Unless our algorithm is faulty this does not contain duplicates. When adding these 100 molecules the front end did not report any duplicates. For the sake of clarity we then tried to enter a duplicate and got the expected error message " Unable to add molecule. Cannot submit duplicate molecules" and the duplicate was not added to the set. (See slide 4 in the attached open office file).

On submission we got a further different error message complaining that submitted molecules could not contain duplicates. “Unable to submit for synthesis. Cannot submit duplicate molecules”.

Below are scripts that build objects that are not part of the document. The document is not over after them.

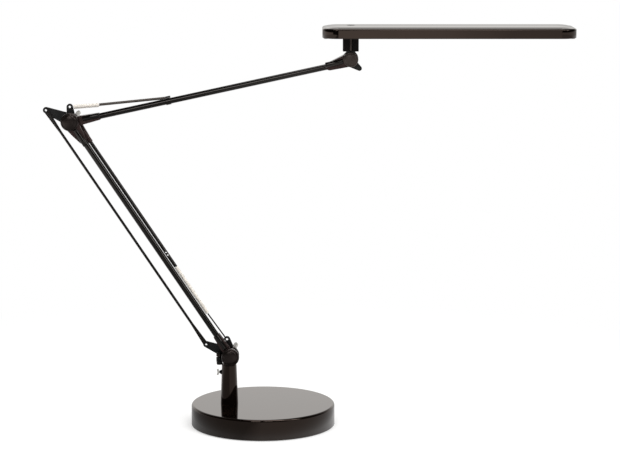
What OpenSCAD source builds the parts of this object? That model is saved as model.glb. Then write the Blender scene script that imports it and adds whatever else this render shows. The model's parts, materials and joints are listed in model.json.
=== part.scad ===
// Folding LED desk lamp: round weighted base, short post, two arms and a long flat head.
// A thin rod beside the lower arm keeps the elbow plate upright, and springs carry the arms.
// Origin: centre of the base's underside. +X points to the head, +Y to the rear, +Z up.
// All joints of the arms turn about axes along Y. Sizes are in millimetres.

/* [Base] */
// Diameter of the base
base_d = 204; // [190:1:240]
// Height of the base, with its pad
base_h = 30; // [28:0.5:40]
// Wall of the base cover
cover_wall = 2; // [1.6:0.1:3]
// Rounding of the base cover's upper edge
cover_edge_r = 3; // [1:0.5:6]
// Gap between the cover's rim and the table
rim_lift = 0.8; // [0.4:0.1:1.4]
// Thickness of the rubber pad
pad_t = 1.5; // [1.5:0.1:3]
// Distance from the base's edge to the pad
pad_inset = 7; // [4:0.5:12]
// Thickness of the steel bottom plate
plate_t = 1.5; // [1.5:0.1:2.5]
// Height of the cast weight
weight_h = 17; // [14:0.5:19]
// Gap between the cast weight and the cover's wall
weight_inset = 6; // [2:0.5:10]
// Distance of the screw bosses from the base's edge
boss_inset = 18; // [16:1:24]
// Diameter of a screw boss
boss_d = 9; // [8:0.5:12]
// Diameter of the base's screws
base_screw_d = 4; // [3:0.5:4.5]
// Length of the base's screws
base_screw_l = 14; // [8:1:18]

/* [Post] */
// Place of the post along X
post_x = -48; // [-60:1:-20]
// Height of the post above the base
post_h = 55.5; // [45:0.5:90]
// Diameter of the post at its foot
post_foot_d = 25; // [22:0.1:28]
// Diameter of the post at its top
post_top_d = 21.2; // [19.8:0.1:22]
// Diameter of the yoke's spigot in the post
spigot_d = 13.9; // [12:0.1:14.4]
// Length of the yoke's spigot
spigot_l = 39; // [25:0.5:41]
// Diameter of the bolt that holds the post
post_bolt_d = 10; // [8:1:10]
// Depth of the post bolt's thread in the post
post_thread_l = 14; // [10:0.5:15]
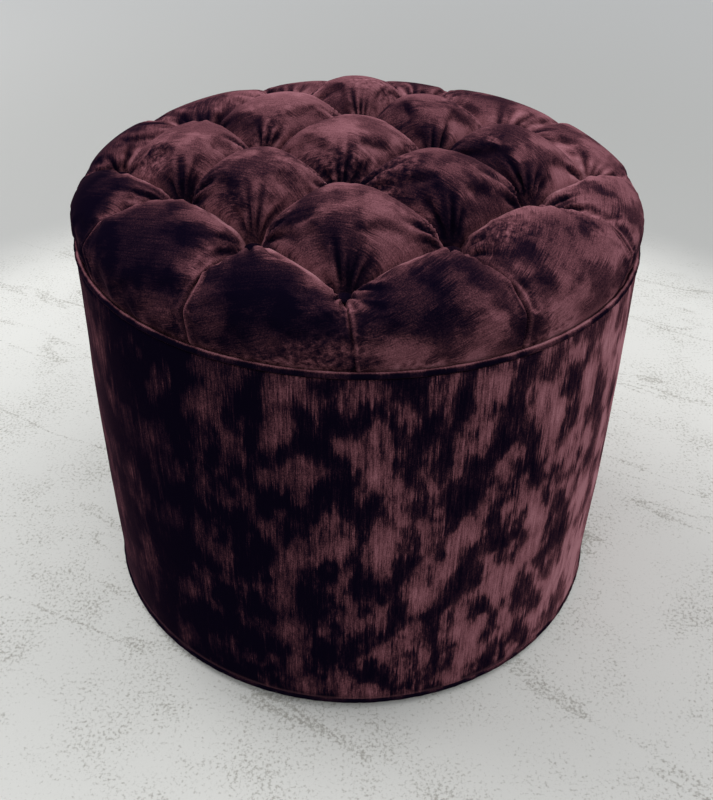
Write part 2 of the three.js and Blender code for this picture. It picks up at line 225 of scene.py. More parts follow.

I also checked that there were no duplicates of earlier molecules we had submitted (a logical possibility). It is conceivable that there are different tautomers (I havent checked) but obviously there’s no scope for stereochemistry duplicates.

Open office file (wouldnt upload)

Hi @EKDavies, sorry this took some digging into.

Index 68 and index 93, Oc1ccc(cc1O)C(O)CNC and Oc1cc(ccc1O)C(O)CNC respectively, seem to be duplicates once the SMILES are canonicalized. I expect that is the issue. I will look into why our frontend did not catch that.

Since our code didnt spot the duplicate I suspect the original published algorithm had a minor fault relating to dealing with rings. We’d really like an error message from the backend which told us which molecules cause a problem … and ideally not removing them from the entry form! :slight_smile:

@EKDavies, thanks for spotting this! The frontend now canonicalizes SMILES so that it won’t let you add duplicate molecules that may have slipped through before.

Note that you may have to clear your browser’s cache.

1 Like

Thanks. Greatly appreciated!